-- begin --

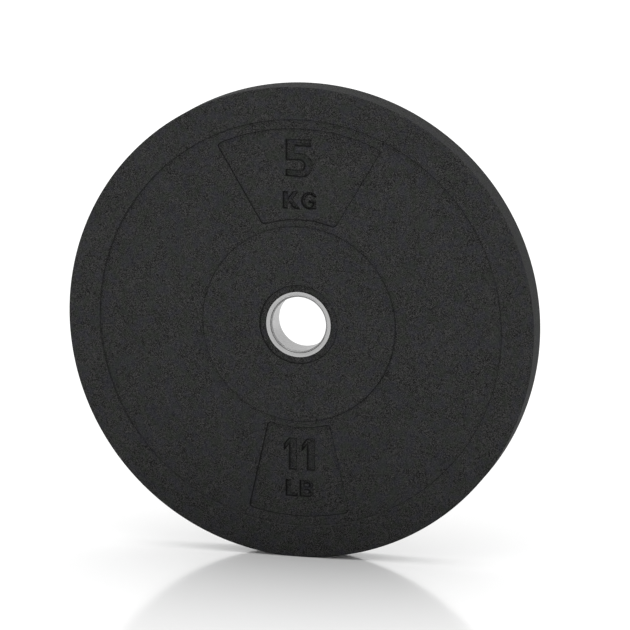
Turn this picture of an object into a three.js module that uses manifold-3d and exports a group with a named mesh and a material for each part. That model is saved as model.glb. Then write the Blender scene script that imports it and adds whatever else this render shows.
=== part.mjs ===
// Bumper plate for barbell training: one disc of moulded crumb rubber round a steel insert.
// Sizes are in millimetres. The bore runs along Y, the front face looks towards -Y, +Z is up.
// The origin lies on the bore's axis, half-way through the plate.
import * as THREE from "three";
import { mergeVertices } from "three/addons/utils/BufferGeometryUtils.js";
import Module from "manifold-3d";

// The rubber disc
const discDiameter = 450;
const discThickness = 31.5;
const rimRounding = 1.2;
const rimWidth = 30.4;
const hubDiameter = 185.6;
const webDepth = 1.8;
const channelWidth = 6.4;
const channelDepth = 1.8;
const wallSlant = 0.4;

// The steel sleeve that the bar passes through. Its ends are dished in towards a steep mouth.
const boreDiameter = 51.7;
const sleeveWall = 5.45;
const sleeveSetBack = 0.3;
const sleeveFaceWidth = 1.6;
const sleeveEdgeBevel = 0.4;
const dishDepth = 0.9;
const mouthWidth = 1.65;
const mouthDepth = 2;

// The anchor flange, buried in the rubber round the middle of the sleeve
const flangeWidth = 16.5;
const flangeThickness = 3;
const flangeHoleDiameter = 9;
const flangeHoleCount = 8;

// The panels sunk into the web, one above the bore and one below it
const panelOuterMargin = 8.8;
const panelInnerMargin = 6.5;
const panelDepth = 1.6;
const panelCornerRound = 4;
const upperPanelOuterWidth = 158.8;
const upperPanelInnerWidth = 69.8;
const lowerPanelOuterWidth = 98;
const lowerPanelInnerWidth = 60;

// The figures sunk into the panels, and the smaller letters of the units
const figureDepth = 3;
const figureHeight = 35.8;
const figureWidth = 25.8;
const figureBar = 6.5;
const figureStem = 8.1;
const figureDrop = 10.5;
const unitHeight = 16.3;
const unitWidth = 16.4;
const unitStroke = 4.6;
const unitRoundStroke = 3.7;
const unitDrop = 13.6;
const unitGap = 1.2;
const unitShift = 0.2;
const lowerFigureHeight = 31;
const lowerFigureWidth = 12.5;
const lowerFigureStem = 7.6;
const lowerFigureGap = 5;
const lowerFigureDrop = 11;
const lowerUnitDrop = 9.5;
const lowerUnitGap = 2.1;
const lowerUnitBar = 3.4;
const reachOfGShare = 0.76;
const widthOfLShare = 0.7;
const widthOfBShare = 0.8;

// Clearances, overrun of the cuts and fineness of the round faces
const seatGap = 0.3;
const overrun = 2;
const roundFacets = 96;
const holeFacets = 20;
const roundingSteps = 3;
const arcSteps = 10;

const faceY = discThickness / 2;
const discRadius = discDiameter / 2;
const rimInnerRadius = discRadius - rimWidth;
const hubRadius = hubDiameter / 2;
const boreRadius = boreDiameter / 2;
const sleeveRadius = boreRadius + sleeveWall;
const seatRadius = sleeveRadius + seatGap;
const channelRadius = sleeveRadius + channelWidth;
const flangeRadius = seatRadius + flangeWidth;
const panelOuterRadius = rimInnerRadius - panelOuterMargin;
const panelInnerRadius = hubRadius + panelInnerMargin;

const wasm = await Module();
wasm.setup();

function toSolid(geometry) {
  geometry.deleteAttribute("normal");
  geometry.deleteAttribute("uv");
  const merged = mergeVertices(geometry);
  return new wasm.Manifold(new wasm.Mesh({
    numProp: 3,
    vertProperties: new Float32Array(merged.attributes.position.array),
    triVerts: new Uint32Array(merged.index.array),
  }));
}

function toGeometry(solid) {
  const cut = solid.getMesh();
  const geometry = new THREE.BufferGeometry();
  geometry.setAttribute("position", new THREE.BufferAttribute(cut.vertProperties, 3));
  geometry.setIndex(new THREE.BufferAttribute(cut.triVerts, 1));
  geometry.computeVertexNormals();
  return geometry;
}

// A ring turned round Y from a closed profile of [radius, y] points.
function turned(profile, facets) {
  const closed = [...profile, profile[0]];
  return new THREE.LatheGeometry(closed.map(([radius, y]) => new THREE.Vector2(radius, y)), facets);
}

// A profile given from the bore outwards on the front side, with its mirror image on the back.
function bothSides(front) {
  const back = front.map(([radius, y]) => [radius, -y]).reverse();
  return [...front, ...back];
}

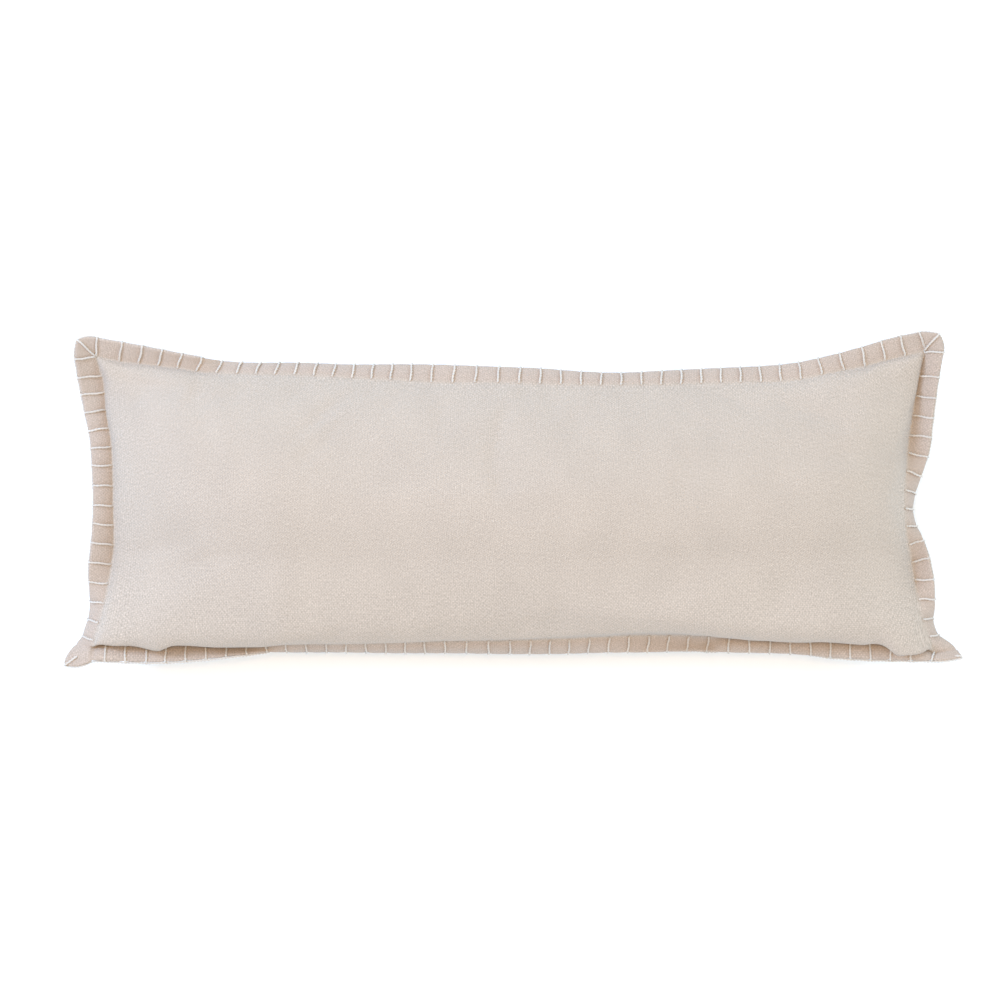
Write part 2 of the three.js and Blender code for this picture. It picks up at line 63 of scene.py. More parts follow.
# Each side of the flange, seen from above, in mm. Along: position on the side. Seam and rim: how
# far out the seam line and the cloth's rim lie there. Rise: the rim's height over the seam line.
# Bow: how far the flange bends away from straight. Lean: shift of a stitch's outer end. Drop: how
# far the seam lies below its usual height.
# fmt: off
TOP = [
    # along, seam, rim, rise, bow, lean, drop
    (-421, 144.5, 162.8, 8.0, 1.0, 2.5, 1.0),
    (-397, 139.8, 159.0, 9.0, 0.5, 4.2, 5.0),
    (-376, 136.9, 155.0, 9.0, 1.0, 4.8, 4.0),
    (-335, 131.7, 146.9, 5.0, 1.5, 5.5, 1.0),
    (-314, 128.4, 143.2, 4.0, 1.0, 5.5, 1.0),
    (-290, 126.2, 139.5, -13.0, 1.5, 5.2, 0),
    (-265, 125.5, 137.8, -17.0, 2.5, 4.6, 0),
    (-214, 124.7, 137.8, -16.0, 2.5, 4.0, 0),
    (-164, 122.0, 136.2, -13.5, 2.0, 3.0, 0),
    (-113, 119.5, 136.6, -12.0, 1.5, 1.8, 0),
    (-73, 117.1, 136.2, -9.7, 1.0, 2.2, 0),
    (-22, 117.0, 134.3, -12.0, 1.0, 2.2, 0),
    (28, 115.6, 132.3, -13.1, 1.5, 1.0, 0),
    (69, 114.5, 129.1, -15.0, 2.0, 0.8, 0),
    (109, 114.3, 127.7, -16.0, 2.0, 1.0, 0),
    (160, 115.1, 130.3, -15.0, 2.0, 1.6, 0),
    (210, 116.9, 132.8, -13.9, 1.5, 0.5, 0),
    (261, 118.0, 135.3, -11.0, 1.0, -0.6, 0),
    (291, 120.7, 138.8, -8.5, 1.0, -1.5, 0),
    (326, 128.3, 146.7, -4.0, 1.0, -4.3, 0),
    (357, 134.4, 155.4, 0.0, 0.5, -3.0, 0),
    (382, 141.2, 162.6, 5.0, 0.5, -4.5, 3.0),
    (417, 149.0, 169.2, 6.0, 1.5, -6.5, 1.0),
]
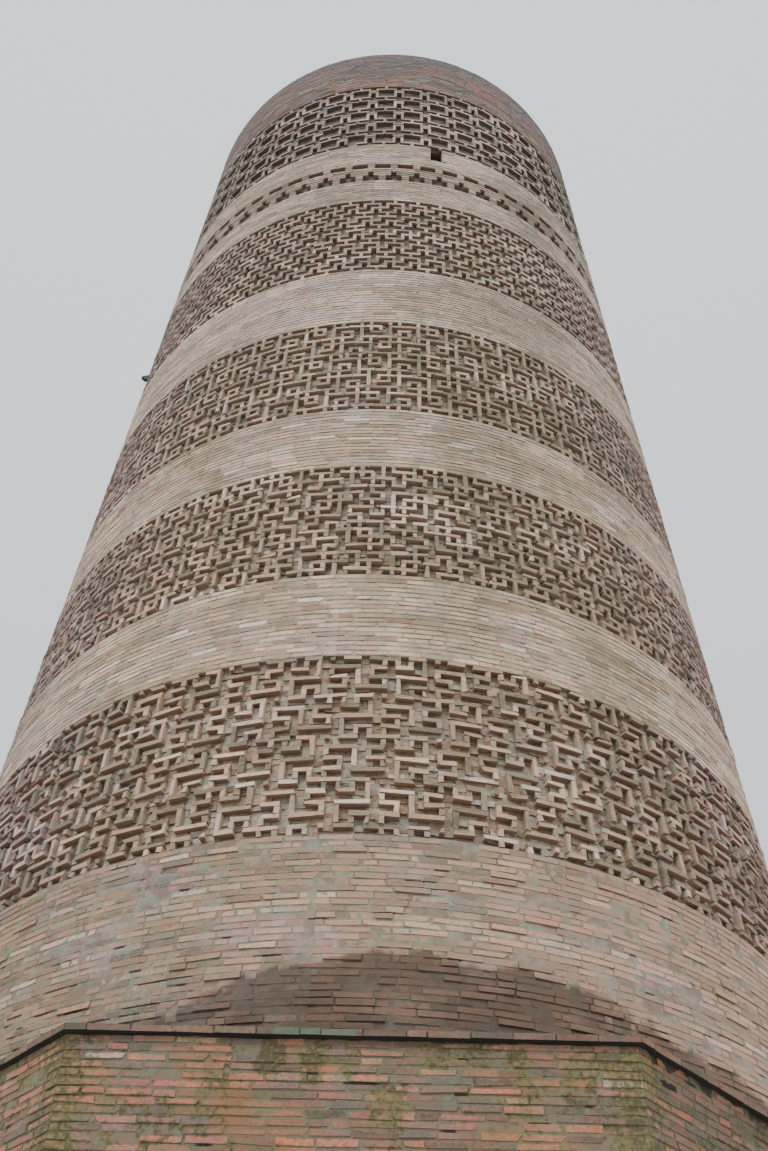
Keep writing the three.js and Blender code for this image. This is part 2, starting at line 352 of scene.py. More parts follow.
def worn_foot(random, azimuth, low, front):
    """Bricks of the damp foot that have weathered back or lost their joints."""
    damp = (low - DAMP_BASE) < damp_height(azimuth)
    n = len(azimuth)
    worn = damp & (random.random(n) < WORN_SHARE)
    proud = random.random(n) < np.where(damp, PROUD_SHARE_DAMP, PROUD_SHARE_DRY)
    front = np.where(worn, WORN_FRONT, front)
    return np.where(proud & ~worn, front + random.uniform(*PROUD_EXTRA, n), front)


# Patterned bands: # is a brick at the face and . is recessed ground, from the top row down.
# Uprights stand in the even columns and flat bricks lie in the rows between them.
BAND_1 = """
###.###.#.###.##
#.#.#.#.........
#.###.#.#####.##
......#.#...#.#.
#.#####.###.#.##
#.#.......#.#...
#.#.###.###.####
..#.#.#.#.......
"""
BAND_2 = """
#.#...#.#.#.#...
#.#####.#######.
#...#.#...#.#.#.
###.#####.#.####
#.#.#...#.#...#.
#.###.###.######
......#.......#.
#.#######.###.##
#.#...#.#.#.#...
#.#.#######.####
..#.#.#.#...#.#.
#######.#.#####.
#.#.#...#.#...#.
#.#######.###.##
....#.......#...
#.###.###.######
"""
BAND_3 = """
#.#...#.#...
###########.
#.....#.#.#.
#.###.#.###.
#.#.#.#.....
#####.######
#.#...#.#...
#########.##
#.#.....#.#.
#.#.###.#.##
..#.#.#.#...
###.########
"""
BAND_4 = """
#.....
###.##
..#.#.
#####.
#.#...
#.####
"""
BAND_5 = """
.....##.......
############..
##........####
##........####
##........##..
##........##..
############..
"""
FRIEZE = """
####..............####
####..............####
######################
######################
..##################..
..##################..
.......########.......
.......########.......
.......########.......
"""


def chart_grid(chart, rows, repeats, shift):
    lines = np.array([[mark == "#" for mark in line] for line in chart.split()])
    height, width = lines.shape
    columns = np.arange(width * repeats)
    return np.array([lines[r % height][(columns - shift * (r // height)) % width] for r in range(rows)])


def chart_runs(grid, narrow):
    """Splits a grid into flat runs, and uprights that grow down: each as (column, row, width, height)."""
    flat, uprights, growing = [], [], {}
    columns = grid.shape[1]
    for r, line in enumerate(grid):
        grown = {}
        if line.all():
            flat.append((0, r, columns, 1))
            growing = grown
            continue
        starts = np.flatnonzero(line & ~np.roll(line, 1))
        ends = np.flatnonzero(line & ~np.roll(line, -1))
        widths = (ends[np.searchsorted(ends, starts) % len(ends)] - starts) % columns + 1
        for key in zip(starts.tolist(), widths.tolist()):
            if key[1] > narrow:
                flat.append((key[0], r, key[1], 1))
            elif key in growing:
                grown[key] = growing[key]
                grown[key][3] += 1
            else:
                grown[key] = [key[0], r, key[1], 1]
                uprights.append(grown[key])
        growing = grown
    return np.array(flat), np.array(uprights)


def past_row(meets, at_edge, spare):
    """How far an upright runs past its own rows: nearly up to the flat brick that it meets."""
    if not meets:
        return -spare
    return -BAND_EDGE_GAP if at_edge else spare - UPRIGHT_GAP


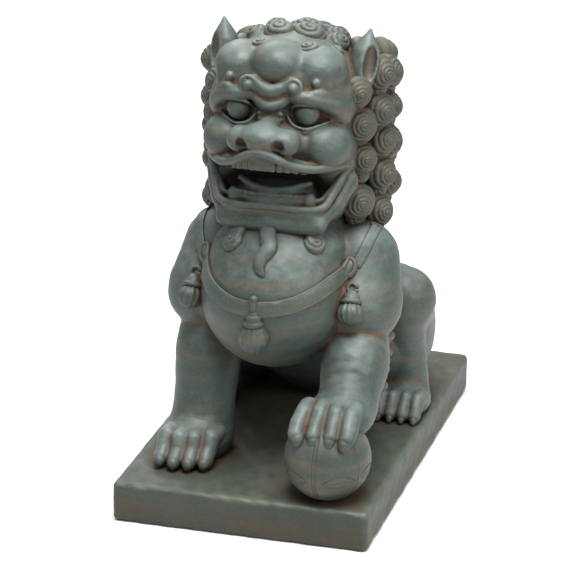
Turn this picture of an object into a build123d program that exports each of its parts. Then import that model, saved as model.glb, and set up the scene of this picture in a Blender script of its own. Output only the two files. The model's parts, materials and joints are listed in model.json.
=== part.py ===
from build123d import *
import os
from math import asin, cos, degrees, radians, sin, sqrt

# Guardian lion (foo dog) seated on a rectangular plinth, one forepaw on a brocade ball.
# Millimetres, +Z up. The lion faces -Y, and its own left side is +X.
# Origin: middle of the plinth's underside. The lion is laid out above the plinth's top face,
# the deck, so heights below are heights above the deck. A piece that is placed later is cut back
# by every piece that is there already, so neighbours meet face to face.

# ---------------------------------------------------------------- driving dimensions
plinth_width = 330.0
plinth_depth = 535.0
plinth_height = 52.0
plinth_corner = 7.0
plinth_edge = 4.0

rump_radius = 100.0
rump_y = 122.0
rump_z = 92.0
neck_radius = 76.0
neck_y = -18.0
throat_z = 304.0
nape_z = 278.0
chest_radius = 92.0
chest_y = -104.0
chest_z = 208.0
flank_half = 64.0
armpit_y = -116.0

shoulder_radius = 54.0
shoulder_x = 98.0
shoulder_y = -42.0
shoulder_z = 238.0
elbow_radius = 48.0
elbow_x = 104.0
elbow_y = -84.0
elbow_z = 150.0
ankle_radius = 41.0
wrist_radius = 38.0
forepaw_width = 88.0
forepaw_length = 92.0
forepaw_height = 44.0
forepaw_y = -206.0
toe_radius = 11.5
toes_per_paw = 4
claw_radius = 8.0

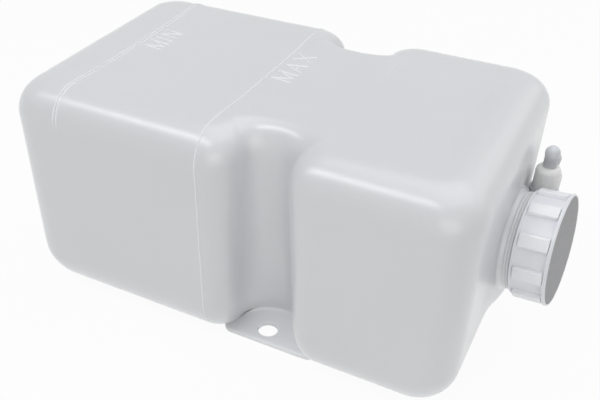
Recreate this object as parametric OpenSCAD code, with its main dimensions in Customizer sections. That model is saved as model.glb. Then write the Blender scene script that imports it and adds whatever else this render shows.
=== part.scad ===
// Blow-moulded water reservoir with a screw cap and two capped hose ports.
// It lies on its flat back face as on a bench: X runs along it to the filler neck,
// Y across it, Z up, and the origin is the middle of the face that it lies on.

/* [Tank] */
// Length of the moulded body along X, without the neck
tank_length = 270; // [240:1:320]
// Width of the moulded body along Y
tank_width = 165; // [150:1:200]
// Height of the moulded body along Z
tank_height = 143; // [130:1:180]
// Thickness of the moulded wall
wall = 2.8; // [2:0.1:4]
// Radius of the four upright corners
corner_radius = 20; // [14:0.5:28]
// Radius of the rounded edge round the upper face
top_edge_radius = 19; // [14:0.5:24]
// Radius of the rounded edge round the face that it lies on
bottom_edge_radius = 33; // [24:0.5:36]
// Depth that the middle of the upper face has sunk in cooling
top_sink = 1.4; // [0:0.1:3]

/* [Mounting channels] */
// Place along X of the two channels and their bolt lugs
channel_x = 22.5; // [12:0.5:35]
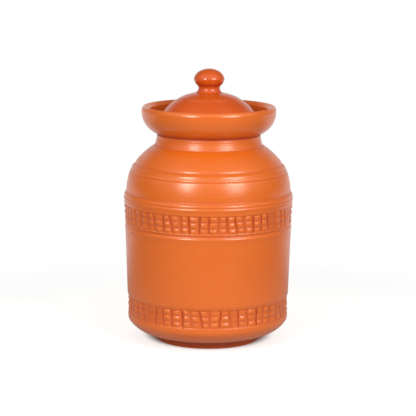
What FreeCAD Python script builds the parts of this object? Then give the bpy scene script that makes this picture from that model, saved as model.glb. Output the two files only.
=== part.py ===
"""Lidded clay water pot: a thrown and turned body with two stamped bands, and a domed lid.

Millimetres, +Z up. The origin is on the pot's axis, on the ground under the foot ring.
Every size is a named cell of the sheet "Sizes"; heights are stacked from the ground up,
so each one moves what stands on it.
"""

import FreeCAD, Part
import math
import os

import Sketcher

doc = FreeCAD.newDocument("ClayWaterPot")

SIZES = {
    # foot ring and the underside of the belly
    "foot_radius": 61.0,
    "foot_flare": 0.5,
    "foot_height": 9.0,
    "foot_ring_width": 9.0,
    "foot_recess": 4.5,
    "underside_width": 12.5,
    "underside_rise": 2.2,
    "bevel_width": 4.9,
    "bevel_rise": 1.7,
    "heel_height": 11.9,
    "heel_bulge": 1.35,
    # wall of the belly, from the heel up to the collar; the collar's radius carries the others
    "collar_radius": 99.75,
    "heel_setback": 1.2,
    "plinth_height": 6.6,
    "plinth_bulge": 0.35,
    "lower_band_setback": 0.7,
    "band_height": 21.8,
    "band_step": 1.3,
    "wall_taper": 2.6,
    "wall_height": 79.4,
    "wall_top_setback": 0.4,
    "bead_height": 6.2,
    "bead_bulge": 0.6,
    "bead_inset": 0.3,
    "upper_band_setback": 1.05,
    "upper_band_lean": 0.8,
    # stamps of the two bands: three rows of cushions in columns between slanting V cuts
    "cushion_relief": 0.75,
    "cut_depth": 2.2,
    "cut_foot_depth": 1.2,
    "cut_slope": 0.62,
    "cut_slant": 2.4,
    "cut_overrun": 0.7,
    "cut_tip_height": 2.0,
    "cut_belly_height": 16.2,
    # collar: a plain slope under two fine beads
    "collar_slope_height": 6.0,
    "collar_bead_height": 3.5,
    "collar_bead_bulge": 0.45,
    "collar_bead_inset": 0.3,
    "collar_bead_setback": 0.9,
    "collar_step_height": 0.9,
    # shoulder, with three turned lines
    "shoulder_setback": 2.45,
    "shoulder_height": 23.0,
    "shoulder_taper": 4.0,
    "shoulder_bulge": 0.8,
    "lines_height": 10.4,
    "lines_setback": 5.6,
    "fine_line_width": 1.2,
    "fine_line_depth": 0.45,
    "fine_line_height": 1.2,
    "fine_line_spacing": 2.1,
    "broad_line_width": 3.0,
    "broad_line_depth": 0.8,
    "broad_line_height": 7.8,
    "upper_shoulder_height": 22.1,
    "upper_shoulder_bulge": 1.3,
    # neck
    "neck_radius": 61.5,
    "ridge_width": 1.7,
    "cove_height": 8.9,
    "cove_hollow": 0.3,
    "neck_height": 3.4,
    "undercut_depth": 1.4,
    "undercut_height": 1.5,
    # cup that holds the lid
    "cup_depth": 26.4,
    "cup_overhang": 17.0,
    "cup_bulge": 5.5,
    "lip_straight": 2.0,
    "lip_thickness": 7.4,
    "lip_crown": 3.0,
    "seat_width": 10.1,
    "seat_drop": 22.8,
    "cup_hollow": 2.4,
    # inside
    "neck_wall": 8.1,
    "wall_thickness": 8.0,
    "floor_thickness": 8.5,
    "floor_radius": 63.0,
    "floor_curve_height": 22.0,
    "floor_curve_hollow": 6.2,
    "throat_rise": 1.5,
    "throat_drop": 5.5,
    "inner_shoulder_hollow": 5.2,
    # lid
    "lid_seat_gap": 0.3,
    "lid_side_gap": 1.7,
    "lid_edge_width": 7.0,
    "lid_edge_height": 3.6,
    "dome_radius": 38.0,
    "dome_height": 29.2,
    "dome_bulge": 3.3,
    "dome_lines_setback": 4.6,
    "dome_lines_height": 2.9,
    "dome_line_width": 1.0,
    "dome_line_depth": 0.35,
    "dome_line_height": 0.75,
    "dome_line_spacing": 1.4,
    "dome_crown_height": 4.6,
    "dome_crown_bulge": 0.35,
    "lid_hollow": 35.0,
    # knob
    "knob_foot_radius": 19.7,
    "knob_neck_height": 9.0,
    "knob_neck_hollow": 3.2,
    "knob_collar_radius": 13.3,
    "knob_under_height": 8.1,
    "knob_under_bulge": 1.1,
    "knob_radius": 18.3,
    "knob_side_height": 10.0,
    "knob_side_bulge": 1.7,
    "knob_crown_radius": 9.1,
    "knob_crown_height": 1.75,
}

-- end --

§ **AIM**
Print the lines above, unchanged, from the start of the records to the line with "const lowerPanelInnerWidth = 60;", including that final line.

§ **RESULT OF THE TASK**
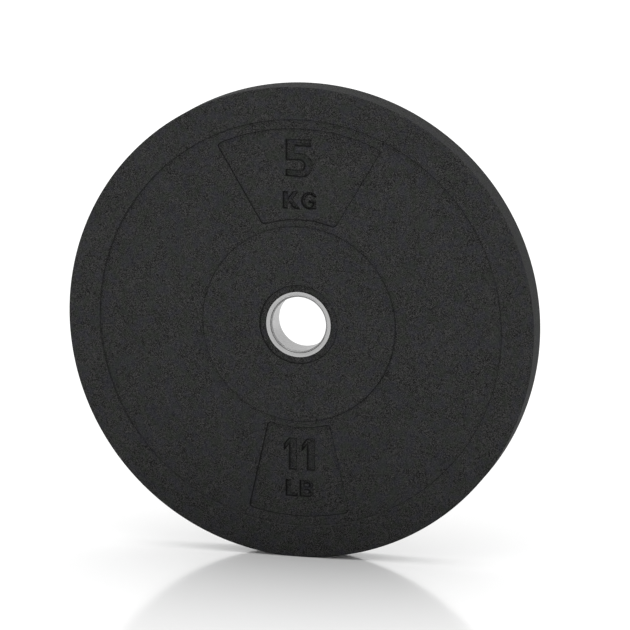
Turn this picture of an object into a three.js module that uses manifold-3d and exports a group with a named mesh and a material for each part. That model is saved as model.glb. Then write the Blender scene script that imports it and adds whatever else this render shows.
=== part.mjs ===
// Bumper plate for barbell training: one disc of moulded crumb rubber round a steel insert.
// Sizes are in millimetres. The bore runs along Y, the front face looks towards -Y, +Z is up.
// The origin lies on the bore's axis, half-way through the plate.
import * as THREE from "three";
import { mergeVertices } from "three/addons/utils/BufferGeometryUtils.js";
import Module from "manifold-3d";

// The rubber disc
const discDiameter = 450;
const discThickness = 31.5;
const rimRounding = 1.2;
const rimWidth = 30.4;
const hubDiameter = 185.6;
const webDepth = 1.8;
const channelWidth = 6.4;
const channelDepth = 1.8;
const wallSlant = 0.4;

// The steel sleeve that the bar passes through. Its ends are dished in towards a steep mouth.
const boreDiameter = 51.7;
const sleeveWall = 5.45;
const sleeveSetBack = 0.3;
const sleeveFaceWidth = 1.6;
const sleeveEdgeBevel = 0.4;
const dishDepth = 0.9;
const mouthWidth = 1.65;
const mouthDepth = 2;

// The anchor flange, buried in the rubber round the middle of the sleeve
const flangeWidth = 16.5;
const flangeThickness = 3;
const flangeHoleDiameter = 9;
const flangeHoleCount = 8;

// The panels sunk into the web, one above the bore and one below it
const panelOuterMargin = 8.8;
const panelInnerMargin = 6.5;
const panelDepth = 1.6;
const panelCornerRound = 4;
const upperPanelOuterWidth = 158.8;
const upperPanelInnerWidth = 69.8;
const lowerPanelOuterWidth = 98;
const lowerPanelInnerWidth = 60;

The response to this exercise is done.